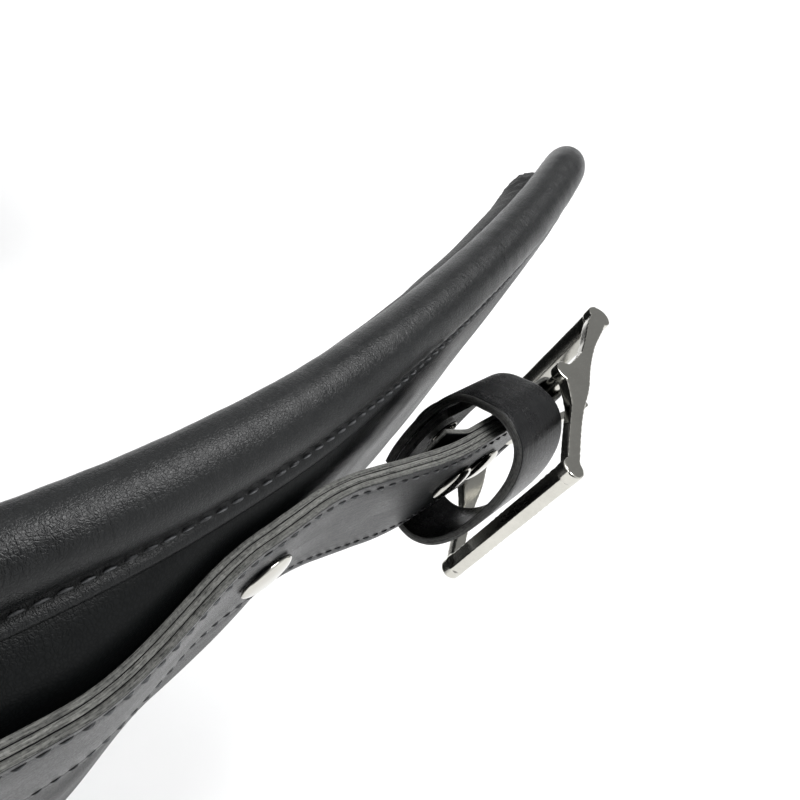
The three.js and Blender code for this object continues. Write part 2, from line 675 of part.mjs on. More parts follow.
// keeper loop
const keeperRivet = keeperRivetFrame();
const keeperGrip = 2 * KEEPER_WALL + GAP + 0.1;
add("keeper_loop", cut(keeperLoop(), [rivetHole(keeperRivet, POST_RADIUS + GAP, -8, 3)]), LEATHER);
add("keeper_rivet_cap", rivetCap(keeperRivet, keeperGrip, 5), NICKEL, 1, 0.25);
add("keeper_rivet_back", rivetBack(keeperRivet, keeperGrip, 4.2), NICKEL, 1, 0.25);

// buckle
add("buckle_frame", buckleFrame(), NICKEL, 1, 0.25);
add("buckle_roller", buckleRoller(), NICKEL, 1, 0.3);
add("buckle_prong", buckleProng(), NICKEL, 1, 0.25);

// tail strap, on the other wing
const TAIL_LENGTH = 200;
const TAIL_HOLES = range(6).map((i) => 70 + i * 22);
const tailHalfWidth = (d) => (STRAP_WIDTH / 2) * Math.sqrt(Math.max(0.04, 1 - clamp01((d - TAIL_LENGTH + 20) / 20) ** 2));
const tailHoles = TAIL_HOLES.map((distance) => rivetHole(strapFrame(TAIL_PATH, distance, 0), 2, -8, 4));
const tailLayers = [["outer", 0, LAYER_OUTER], ["middle", middleDepth, LAYER_MIDDLE], ["inner", innerDepth, LAYER_INNER]];
for (const [name, depth, thickness] of tailLayers) {
  const layer = strapLayer(TAIL_PATH, 0.4, TAIL_LENGTH, 20, depth, thickness, tailHalfWidth);
  add(`tail_strap_${name}`, mirrored(cut(layer, tailHoles)), LEATHER);
}

// the origin goes to the middle of the footprint
const footprint = new THREE.Box3().setFromObject(belly).getCenter(new THREE.Vector3());
belly.children.forEach((mesh) => mesh.geometry.translate(-footprint.x, -footprint.y, 0));

export default belly;
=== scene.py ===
"""Looks of the trainer belly pad: leather, padding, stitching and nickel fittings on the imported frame.

Lengths are in millimetres until a mesh is made, and then in metres. A station is a distance along the rim
line, from the front centre to the right (negative to the left). A strap distance starts at the strap's hinge
line.
"""

import math

import bmesh
import bpy
import numpy as np
from mathutils import Matrix, Vector


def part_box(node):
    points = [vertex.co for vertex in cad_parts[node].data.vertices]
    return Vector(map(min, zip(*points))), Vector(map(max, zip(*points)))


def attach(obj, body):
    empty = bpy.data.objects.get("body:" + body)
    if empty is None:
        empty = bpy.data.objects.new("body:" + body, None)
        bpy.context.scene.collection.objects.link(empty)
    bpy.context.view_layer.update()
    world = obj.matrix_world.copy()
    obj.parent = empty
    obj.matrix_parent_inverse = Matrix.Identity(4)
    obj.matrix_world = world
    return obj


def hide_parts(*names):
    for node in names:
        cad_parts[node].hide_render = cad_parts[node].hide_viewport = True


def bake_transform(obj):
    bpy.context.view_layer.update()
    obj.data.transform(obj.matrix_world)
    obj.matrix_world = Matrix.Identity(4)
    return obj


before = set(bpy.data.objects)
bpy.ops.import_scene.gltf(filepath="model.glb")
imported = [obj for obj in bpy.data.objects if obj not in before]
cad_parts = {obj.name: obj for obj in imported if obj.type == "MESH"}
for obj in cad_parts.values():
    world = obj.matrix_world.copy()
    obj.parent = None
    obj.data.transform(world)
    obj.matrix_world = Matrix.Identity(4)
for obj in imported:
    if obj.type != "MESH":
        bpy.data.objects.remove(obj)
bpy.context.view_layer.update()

MM = 0.001

# ---- driving dimensions, the same as the solids have ---------------------------------------------
GAP = 0.3
FRONT_DEPTH = 160
RIM_HEIGHT = 260
WING_HEIGHT = 112
WING_CORNER = 38
ROLL_RADIUS = 6.5
STRAP_WIDTH = 38
STRAP_THICKNESS = 3.6
STRAP_SLOPE = -0.13
STRAP_DROP = 29.5
RIVET_RADIUS = 6
DOME_HEIGHT = 1.9
PANEL_INSET = 5.4
EDGE_OFFSET = 4.6
EDGE_DEPTH = 14
COVER = 1.6
LAYER_OUTER = 1.1
LAYER_GAP = 0.2
FOLD_RADIUS = 2.4
BAR_RADIUS = 2

PLAN = [(40, 250), (42, 100), (22.5, 250), (15.4, 570)]
RIM_PIECES = [(turn, math.radians(turn) * radius) for turn, radius in PLAN]
SIDE_START = RIM_PIECES[0][1] + RIM_PIECES[1][1]
WING_END = sum(length for _, length in RIM_PIECES)
SEAM = SIDE_START - 40
STEP_START = SIDE_START + 38
STEP_END = SIDE_START + 72
TAB_START = SIDE_START - 34
RIVET_STATION = SIDE_START + 77
HINGE_STATION = SIDE_START + 83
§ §
▶ WORK TO DO
Transcribe precisely the lines between the one that contains "of the footprint" and the one that contains "the imported frame.", counting those two lines as part of the range.

▶ THE REPLY
// the origin goes to the middle of the footprint
const footprint = new THREE.Box3().setFromObject(belly).getCenter(new THREE.Vector3());
belly.children.forEach((mesh) => mesh.geometry.translate(-footprint.x, -footprint.y, 0));

export default belly;
=== scene.py ===
"""Looks of the trainer belly pad: leather, padding, stitching and nickel fittings on the imported frame.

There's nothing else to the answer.